Curved glass forms the front surface and a wrap-around frame separates the display glass from the rear panel. The G7 series devices are all thin and light. The familiar, round, raised Motorola camera module adorns the rear of each phone. You’ll find modern conveniences like USB-C connectors for charging and data transfer, 3.5mm jacks for your headphones, and fingerprint readers for securing the device. Memory cards are supported across the board. These are all good things.
The G7 series specifications are mostly the same, with some key differentiators. For example, RAM and storage varies, as do camera resolutions and capabilities.
It’s all tied together by Motorola’s capable software. Motorola has done a fantastic job with Android 9 Pie. It has better usability than stock Pie, and adds truly useful features like Moto Actions. Using Motorola phones day in and day out can be a pleasure.
Leader of the pack
There’s no questioning the G7’s position in this family; it’s the patriarch. Motorola opted for curved Gorilla Glass for both the front and back of the G7. You can choose between black and white. The black model is black-on-black, with the glass, metal frame, and accents all in the same dark vein. The white model is stunning thanks to chrome-colored accents around the sides and on the back. It’s sharp.
A 6.2-inch screen covers the front. Despite the size of the display, the Moto G7’s overall footprint is deftly kept in check thanks to minimal bezels around the screen. The display offers Full HD+ resolution and looks crisp. It’s an LCD screen, which means colors are accurate, but blacks could be deeper. Viewing angles aren’t the best.

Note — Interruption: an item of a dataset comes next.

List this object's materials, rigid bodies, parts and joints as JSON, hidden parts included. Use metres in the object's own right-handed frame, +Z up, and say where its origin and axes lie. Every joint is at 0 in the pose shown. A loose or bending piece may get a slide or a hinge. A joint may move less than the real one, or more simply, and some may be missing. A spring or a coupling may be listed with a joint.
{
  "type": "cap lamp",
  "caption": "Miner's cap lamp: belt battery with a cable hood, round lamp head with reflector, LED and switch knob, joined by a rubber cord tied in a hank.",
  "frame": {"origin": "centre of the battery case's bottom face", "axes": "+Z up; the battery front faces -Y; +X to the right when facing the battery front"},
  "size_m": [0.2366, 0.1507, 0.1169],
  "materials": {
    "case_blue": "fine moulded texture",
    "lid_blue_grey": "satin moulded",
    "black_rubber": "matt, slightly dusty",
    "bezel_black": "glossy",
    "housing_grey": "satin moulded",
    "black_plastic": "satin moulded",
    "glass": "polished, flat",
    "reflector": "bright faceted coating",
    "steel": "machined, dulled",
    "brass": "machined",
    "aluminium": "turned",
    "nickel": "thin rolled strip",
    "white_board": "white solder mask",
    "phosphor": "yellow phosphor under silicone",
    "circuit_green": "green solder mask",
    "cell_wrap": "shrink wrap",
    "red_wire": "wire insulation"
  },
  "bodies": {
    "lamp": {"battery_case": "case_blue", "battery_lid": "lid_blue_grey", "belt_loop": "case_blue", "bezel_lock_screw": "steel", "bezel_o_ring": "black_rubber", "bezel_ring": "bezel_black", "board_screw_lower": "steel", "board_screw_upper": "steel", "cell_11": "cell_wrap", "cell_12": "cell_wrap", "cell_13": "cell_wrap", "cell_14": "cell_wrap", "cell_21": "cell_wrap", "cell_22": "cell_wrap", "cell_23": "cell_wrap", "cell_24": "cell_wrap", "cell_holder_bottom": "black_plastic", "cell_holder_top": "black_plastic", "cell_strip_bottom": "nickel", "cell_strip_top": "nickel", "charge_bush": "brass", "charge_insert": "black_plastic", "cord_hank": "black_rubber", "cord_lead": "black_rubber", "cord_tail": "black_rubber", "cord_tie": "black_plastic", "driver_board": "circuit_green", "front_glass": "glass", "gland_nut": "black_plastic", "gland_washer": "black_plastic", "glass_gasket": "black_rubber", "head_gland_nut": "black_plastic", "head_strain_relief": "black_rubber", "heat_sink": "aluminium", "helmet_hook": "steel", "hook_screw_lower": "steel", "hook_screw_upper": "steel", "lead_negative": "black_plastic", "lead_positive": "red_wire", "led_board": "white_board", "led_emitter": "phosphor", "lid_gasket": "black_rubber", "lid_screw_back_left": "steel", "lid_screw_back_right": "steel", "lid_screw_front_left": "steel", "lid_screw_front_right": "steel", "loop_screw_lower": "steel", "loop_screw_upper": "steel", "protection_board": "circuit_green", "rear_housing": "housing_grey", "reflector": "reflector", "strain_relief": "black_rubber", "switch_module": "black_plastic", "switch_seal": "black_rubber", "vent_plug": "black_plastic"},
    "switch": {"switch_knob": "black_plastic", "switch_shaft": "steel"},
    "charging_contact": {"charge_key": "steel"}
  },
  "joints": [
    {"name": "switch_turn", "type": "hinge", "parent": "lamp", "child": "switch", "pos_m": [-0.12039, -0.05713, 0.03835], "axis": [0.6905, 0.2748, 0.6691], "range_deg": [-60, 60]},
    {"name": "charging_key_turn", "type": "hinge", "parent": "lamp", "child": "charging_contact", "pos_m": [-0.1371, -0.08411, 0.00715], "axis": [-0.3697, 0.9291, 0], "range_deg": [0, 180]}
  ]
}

The dual-camera setup on the back is centered in the raised module. It’s huge and sticks out from the rear surface quite a bit. This is the only phone in the range that can shoot contrast-assisted bokeh. The two cameras on the rear work together to create the blurred effect in portraits.
The Moto G7 is the one member of the G7 family that appealed to me the most.
Prioritizing battery life
The G7 Power is the biggest of the three phones we spent time with. It’s only bigger than the G7 by a bit, but it’s enough to notice when you hold them side-by-side. The larger footprint is necessary to accommodate the humongous 5,000mAh battery inside. Few phones have a battery this large. It is meant to deliver days — not hours — of battery life. Motorola claims the phone lasts for three days per charge and can snag up to 12 hours of battery life after it is plugged in for just 15 minutes. That’s a lot of battery.
The display likely helps extend the battery life. The G7 Power has the same-sized 6.2-inch screen as the G7, but the resolution is dialed back to HD+ (1,520 by 720 pixels). Fewer pixels means it needs less power. The screen looks very good, but falls just short of excellent. I don’t think I care to see a screen this big with just 720p resolution. You won’t necessarily spot pixels all over the place, but it’s clearly not as sharp as the more pixel-rich G7 display.
The G7 Power has pleasing glass surfaces that are polished to a fine shine. I really like the blue color, which ranges between deep blue and bright blue depending on the light.
For smaller hands and smaller budgets
Hate big phones? The G7 Play is no kids’ toy, but it is likely a better fit for people who prefer smaller form factors. The tiniest of the bunch dials things way back to reach a lower price point.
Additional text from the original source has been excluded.